APA kicked off its 2002 Annual Convention in Chicago with an opening session that had attendees on their feet and clapping their hands to the music of Walt Whitman and the Soul Children, laughing at Studs Terkel's jokes and quietly remembering those lost on Sept. 11.
With the opening of APA's Annual Convention just 20 days before the one-year anniversary of the attacks, APA President Philip G. Zimbardo, PhD, acknowledged the resilience of Americans as well as the difference psychologists made in helping the nation cope.
He presented New York City firefighter Richie Murray with a presidential citation in honor of all New York firefighters for their "psychological strength, resilience and service to others during and after the World Trade Center tragedy," which claimed the lives of 343 firefighters.
"They helped define and reshape a new kind of hero and modestly referred to their own courage as 'just part of doing their jobs,'" said Zimbardo. "The firefighters embodied the best of the human spirit after we had just witnessed the worst.
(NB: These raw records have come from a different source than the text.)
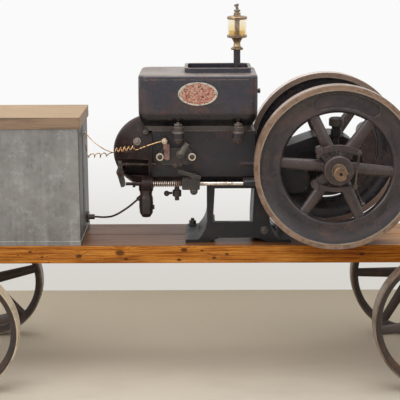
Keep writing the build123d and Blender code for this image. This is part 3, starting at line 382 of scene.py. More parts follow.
def altered(tree, colour, saturation, value, hue=0.5):
    """A colour made duller, stronger, lighter or darker."""
    return add_node(tree, "HueSaturation", {"Hue": hue, "Saturation": saturation, "Value": value,
                                            "Color": colour}).outputs[0]


def new_group(name, inputs, outputs):
    """An empty node group with named sockets, with its own input and output nodes."""
    group = bpy.data.node_groups.new(name, "ShaderNodeTree")
    for label, kind, value in inputs:
        socket = group.interface.new_socket(label, in_out="INPUT", socket_type="NodeSocket" + kind)
        if kind == "Float":
            socket.default_value = value
    for label, kind in outputs:
        group.interface.new_socket(label, in_out="OUTPUT", socket_type="NodeSocket" + kind)
    return group, add_node(group, "NodeGroupInput").outputs, add_node(group, "NodeGroupOutput").inputs


def use_group(tree, group, **inputs):
    """A group placed in a material with its own values."""
    made = tree.nodes.new("ShaderNodeGroup")
    made.node_tree = group
    for label, value in inputs.items():
        socket = made.inputs[label.replace("_", " ").title()]
        if isinstance(value, bpy.types.NodeSocket):
            tree.links.new(value, socket)
        else:
            socket.default_value = value
    return made.outputs


# Growth rings of a log that lies along X: a sawtooth of the distance from its middle.
wood_grain, given, put = new_group(
    "wood_grain", [("Vector", "Vector", None), ("Rings", "Float", 220.0), ("Wobble", "Float", 0.012),
                   ("Bend", "Float", 0.0)],
    [("Ring", "Float"), ("Fibre", "Float"), ("Pores", "Float")])
links = wood_grain.links
slow = streaky(wood_grain, given["Vector"], (1.6, 9, 9), 3)
across = add_node(wood_grain, "VectorMath", {0: given["Vector"], 1: (0.0, 1.0, 1.0)}, operation="MULTIPLY")
distance = length_of(wood_grain, across.outputs[0])
wavy = maths(wood_grain, "MULTIPLY_ADD", maths(wood_grain, "SUBTRACT", slow, 0.5), given["Wobble"],
             distance)
bent = maths(wood_grain, "ADD", wavy, given["Bend"])
saw = maths(wood_grain, "FRACT", times(wood_grain, bent, given["Rings"]))
late = times(wood_grain, maths(wood_grain, "POWER", saw, 2.4), ramp(wood_grain, saw, 1.0, 0.93))
fibre = streaky(wood_grain, given["Vector"], (6, 260, 260), 5, 0.65)
pores = streaky(wood_grain, given["Vector"], (22, 900, 900), 3, 0.5)
links.new(late, put["Ring"])
links.new(fibre, put["Fibre"])
links.new(pores, put["Pores"])

# Edge wear: 1 where the surface turns within the given distance, broken up by noise.
worn_edges, given, put = new_group(
    "worn_edges", [("Vector", "Vector", None), ("Reach", "Float", 0.003), ("Wear", "Float", 1.0)],
    [("Mask", "Float")])
turned_normal = add_node(worn_edges, "Bevel", {"Radius": given["Reach"]}, samples=4).outputs["Normal"]
flat_normal = add_node(worn_edges, "NewGeometry").outputs["Normal"]
same = add_node(worn_edges, "VectorMath", {0: turned_normal, 1: flat_normal}, operation="DOT_PRODUCT")
edge = ramp(worn_edges, same.outputs["Value"], 0.985, 0.80)
broken = ramp(worn_edges, noise(worn_edges, given["Vector"], 45, 6), 0.30, 0.62)
worn_edges.links.new(times(worn_edges, times(worn_edges, edge, broken), given["Wear"]), put["Mask"])

# Patches: two sizes of noise together, cut at a level, for rust, stains and thin paint.
patches, given, put = new_group(
    "patches", [("Vector", "Vector", None), ("Size", "Float", 12.0), ("Level", "Float", 0.55),
                ("Softness", "Float", 0.08)], [("Mask", "Float")])
wide = noise(patches, given["Vector"], given["Size"], 6, 0.62)
small = noise(patches, given["Vector"], times(patches, given["Size"], 6.3), 4, 0.6)
both = maths(patches, "ADD", times(patches, wide, 0.72), times(patches, small, 0.28))
cut = ramp(patches, both, maths(patches, "SUBTRACT", given["Level"], given["Softness"]),
           maths(patches, "ADD", given["Level"], given["Softness"]))
patches.links.new(cut, put["Mask"])

# Dust that settles on what faces up.
top_dust, given, put = new_group(
    "top_dust", [("Vector", "Vector", None), ("Amount", "Float", 0.5)], [("Mask", "Float")])
facing = add_node(top_dust, "SeparateXYZ", {0: add_node(top_dust, "NewGeometry").outputs["Normal"]})
lying = ramp(top_dust, facing.outputs["Z"], 0.35, 0.95)
uneven = ramp(top_dust, noise(top_dust, given["Vector"], 14, 6), 0.25, 0.70, 0.45, 1.0)
top_dust.links.new(times(top_dust, times(top_dust, lying, uneven), given["Amount"]), put["Mask"])


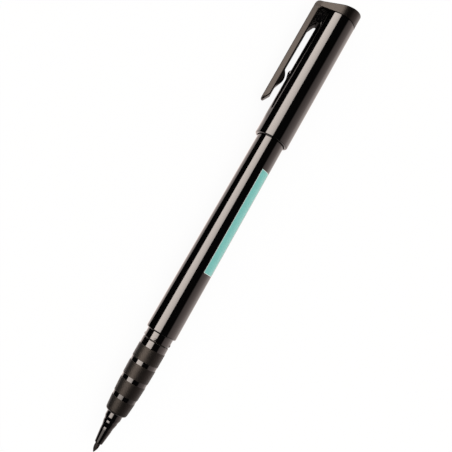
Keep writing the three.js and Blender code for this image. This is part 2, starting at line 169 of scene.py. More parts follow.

They gave us hope and inspiration when the nation needed it the most."
A thunderous round of applause for Murray and his colleagues was followed by a poignant slide show of photographs from the September 11 Photo Project, a photography exhibition touring the United States. Pictures of New York on that day and on following days--from buildings in ruin to missing-person fliers, to rescue workers--flashed on screens while bagpiper Joseph Brady of the Chicago Police Department played "God Bless America" and "Amazing Grace."